[WRITTEN PROBLEM] Go through the listing and return every line with "lifts" in it.

BEGIN DATA FOR PROCESSING

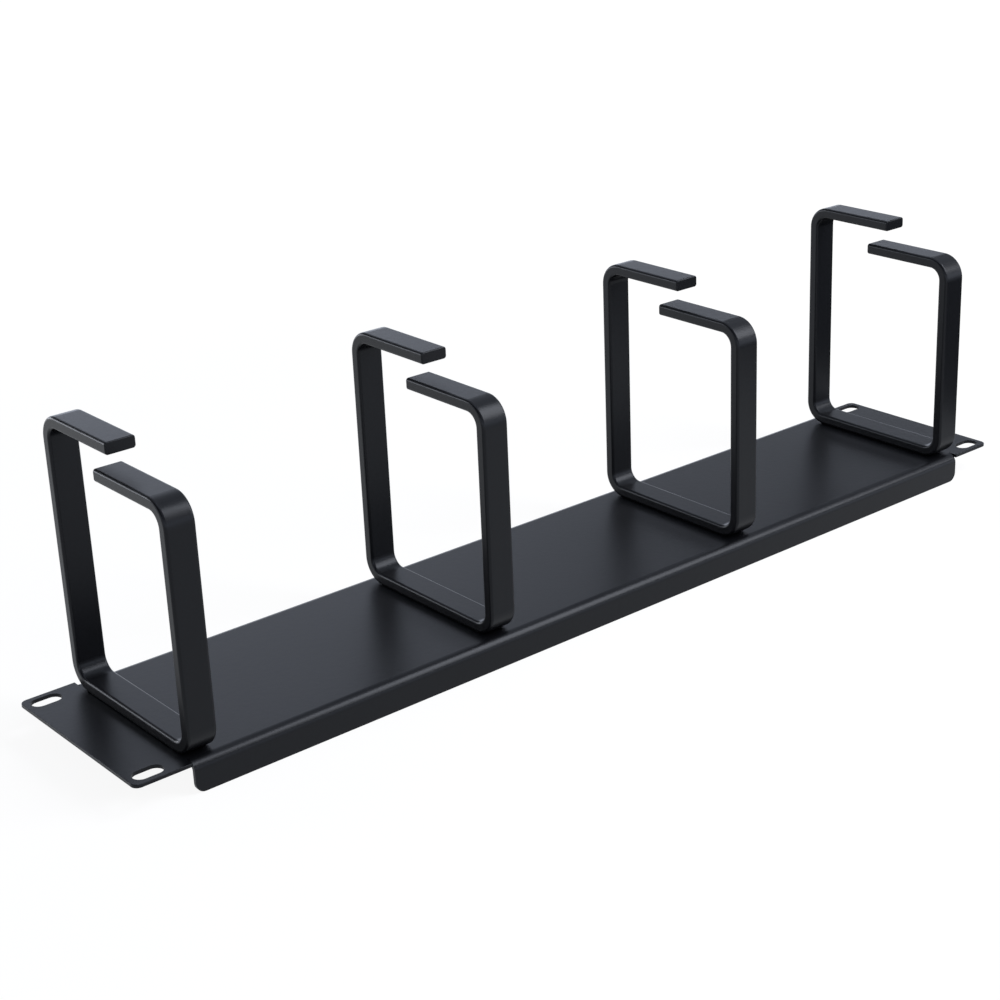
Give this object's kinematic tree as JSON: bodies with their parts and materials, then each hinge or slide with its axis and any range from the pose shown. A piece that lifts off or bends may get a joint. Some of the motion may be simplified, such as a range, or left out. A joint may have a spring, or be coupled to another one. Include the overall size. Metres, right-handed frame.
{
  "type": "horizontal cable manager",
  "caption": "Folded steel rack panel with slotted ears that carries open rings of flat bar, each with overlapping arms and a gap for laying cables in.",
  "frame": {"origin": "centre of the four rack slots, on the rear face of the ears that meets the rack's rails", "axes": "+X along the panel, +Y across its height in the rack, +Z out of the front face towards the rings"},
  "size_m": [0.4826, 0.0882, 0.126],
  "materials": {
    "panel_coat": "black satin powder coat on folded sheet steel",
    "ring_coat": "black satin powder coat on flat steel bar",
    "screw_zinc": "bright zinc plating"
  },
  "bodies": {
    "root": {"panel": "panel_coat", "ring_left_outer": "ring_coat", "ring_left_inner": "ring_coat", "ring_right_inner": "ring_coat", "ring_right_outer": "ring_coat", "screw_left_outer_lower": "screw_zinc", "screw_left_outer_upper": "screw_zinc", "screw_left_inner_lower": "screw_zinc", "screw_left_inner_upper": "screw_zinc", "screw_right_inner_lower": "screw_zinc", "screw_right_inner_upper": "screw_zinc", "screw_right_outer_lower": "screw_zinc", "screw_right_outer_upper": "screw_zinc"}
  },
  "joints": []
}
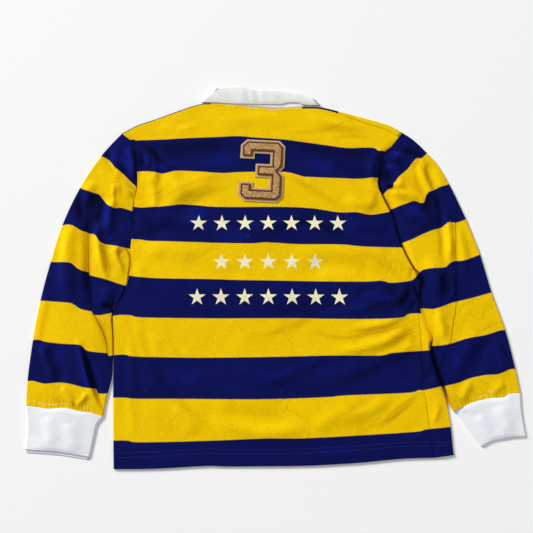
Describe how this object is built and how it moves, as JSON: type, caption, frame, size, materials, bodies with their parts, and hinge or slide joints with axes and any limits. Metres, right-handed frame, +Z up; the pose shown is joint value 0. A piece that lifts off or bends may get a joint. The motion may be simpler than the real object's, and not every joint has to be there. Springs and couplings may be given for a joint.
{
  "type": "rugby shirt",
  "caption": "Long-sleeved rugby shirt with broad hoops, a white collar and cuffs and a raised numeral, laid flat on its front with the back up.",
  "frame": {"origin": "on the surface that the shirt lies on, under the middle of its outline", "axes": "+Z up out of the surface and the shirt's back, +Y towards the collar, +X towards the sleeve on the viewer's right"},
  "size_m": [0.9372, 0.7665, 0.0118],
  "materials": {
    "hooped_jersey": "heavy cotton jersey in yellow and navy hoops, matt",
    "collar_twill": "white cotton twill, matt",
    "cuff_rib": "white fine rib knit, matt",
    "button_rubber": "white rubber, satin",
    "tan_felt": "tan wool felt, matt",
    "tan_chenille": "tan looped chenille pile, matt"
  },
  "bodies": {
    "root": {"front_panel": "hooped_jersey", "back_panel": "hooped_jersey", "sleeve_left": "hooped_jersey", "sleeve_right": "hooped_jersey", "cuff_left": "cuff_rib", "cuff_right": "cuff_rib", "collar_stand": "collar_twill", "collar_leaf": "collar_twill", "placket_upper": "collar_twill", "placket_under": "collar_twill", "button_1": "button_rubber", "button_2": "button_rubber", "button_3": "button_rubber", "patch_felt": "tan_felt", "patch_chenille": "tan_chenille"}
  },
  "joints": []
}
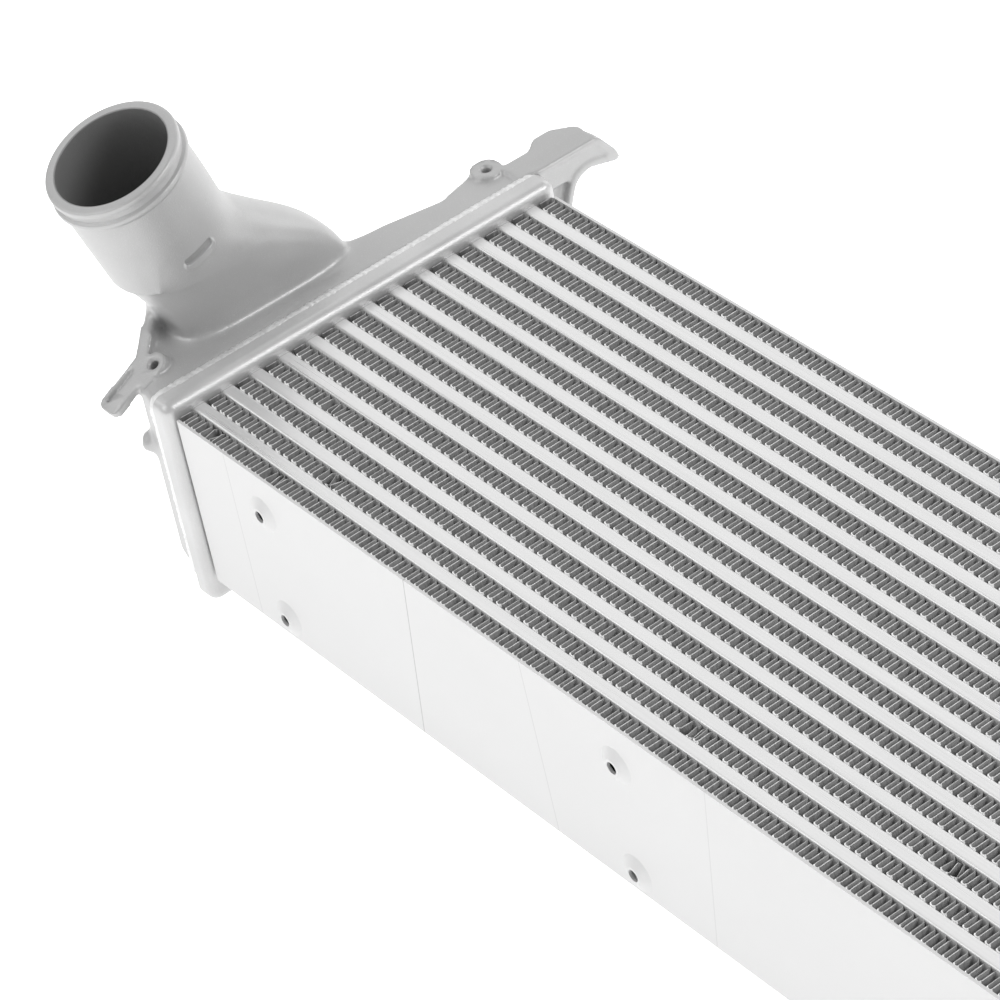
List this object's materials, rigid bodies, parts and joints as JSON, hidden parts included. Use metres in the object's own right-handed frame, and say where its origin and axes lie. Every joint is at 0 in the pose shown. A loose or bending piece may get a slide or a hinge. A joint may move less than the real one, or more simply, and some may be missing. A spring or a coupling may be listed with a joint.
{
  "type": "intercooler",
  "caption": "Brazed aluminium tube and fin charge air cooler with a cast end tank, a tilted beaded hose neck and mounting lugs at each end.",
  "frame": {"origin": "centre of the bounding box's base, level with the bottom of the header pans", "axes": "+X along the tubes towards the outlet tank, +Y across the stack towards the far side plate and the bracket arms, +Z out of the finned face on the side of the hose necks"},
  "size_m": [0.8468, 0.3028, 0.2417],
  "materials": {
    "cast_aluminium": "satin, fine cast grain with a light overspray of aluminium paint",
    "header_aluminium": "satin rolled sheet",
    "weld_aluminium": "rough matt weld bead",
    "plate_aluminium": "satin rolled sheet",
    "tube_aluminium": "satin extruded",
    "turbulator_aluminium": "dull folded foil",
    "fin_aluminium": "dull folded foil with bright edges"
  },
  "bodies": {
    "root": {"inlet_tank": "cast_aluminium", "inlet_header": "header_aluminium", "inlet_weld": "weld_aluminium", "outlet_tank": "cast_aluminium", "outlet_header": "header_aluminium", "outlet_weld": "weld_aluminium", "side_plate_near": "plate_aluminium", "side_plate_far": "plate_aluminium", "tube_01": "tube_aluminium", "tube_02": "tube_aluminium", "tube_03": "tube_aluminium", "tube_04": "tube_aluminium", "tube_05": "tube_aluminium", "tube_06": "tube_aluminium", "tube_07": "tube_aluminium", "tube_08": "tube_aluminium", "tube_09": "tube_aluminium", "tube_10": "tube_aluminium", "tube_11": "tube_aluminium", "tube_12": "tube_aluminium", "tube_13": "tube_aluminium", "turbulator_01": "turbulator_aluminium", "turbulator_02": "turbulator_aluminium", "turbulator_03": "turbulator_aluminium", "turbulator_04": "turbulator_aluminium", "turbulator_05": "turbulator_aluminium", "turbulator_06": "turbulator_aluminium", "turbulator_07": "turbulator_aluminium", "turbulator_08": "turbulator_aluminium", "turbulator_09": "turbulator_aluminium", "turbulator_10": "turbulator_aluminium", "turbulator_11": "turbulator_aluminium", "turbulator_12": "turbulator_aluminium", "turbulator_13": "turbulator_aluminium", "fin_01": "fin_aluminium", "fin_02": "fin_aluminium", "fin_03": "fin_aluminium", "fin_04": "fin_aluminium", "fin_05": "fin_aluminium", "fin_06": "fin_aluminium", "fin_07": "fin_aluminium", "fin_08": "fin_aluminium", "fin_09": "fin_aluminium", "fin_10": "fin_aluminium", "fin_11": "fin_aluminium", "fin_12": "fin_aluminium", "fin_13": "fin_aluminium", "fin_14": "fin_aluminium"}
  },
  "joints": []
}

END DATA FOR PROCESSING

[THE OUTPUT]
Give this object's kinematic tree as JSON: bodies with their parts and materials, then each hinge or slide with its axis and any range from the pose shown. A piece that lifts off or bends may get a joint. Some of the motion may be simplified, such as a range, or left out. A joint may have a spring, or be coupled to another one. Include the overall size. Metres, right-handed frame.
Describe how this object is built and how it moves, as JSON: type, caption, frame, size, materials, bodies with their parts, and hinge or slide joints with axes and any limits. Metres, right-handed frame, +Z up; the pose shown is joint value 0. A piece that lifts off or bends may get a joint. The motion may be simpler than the real object's, and not every joint has to be there. Springs and couplings may be given for a joint.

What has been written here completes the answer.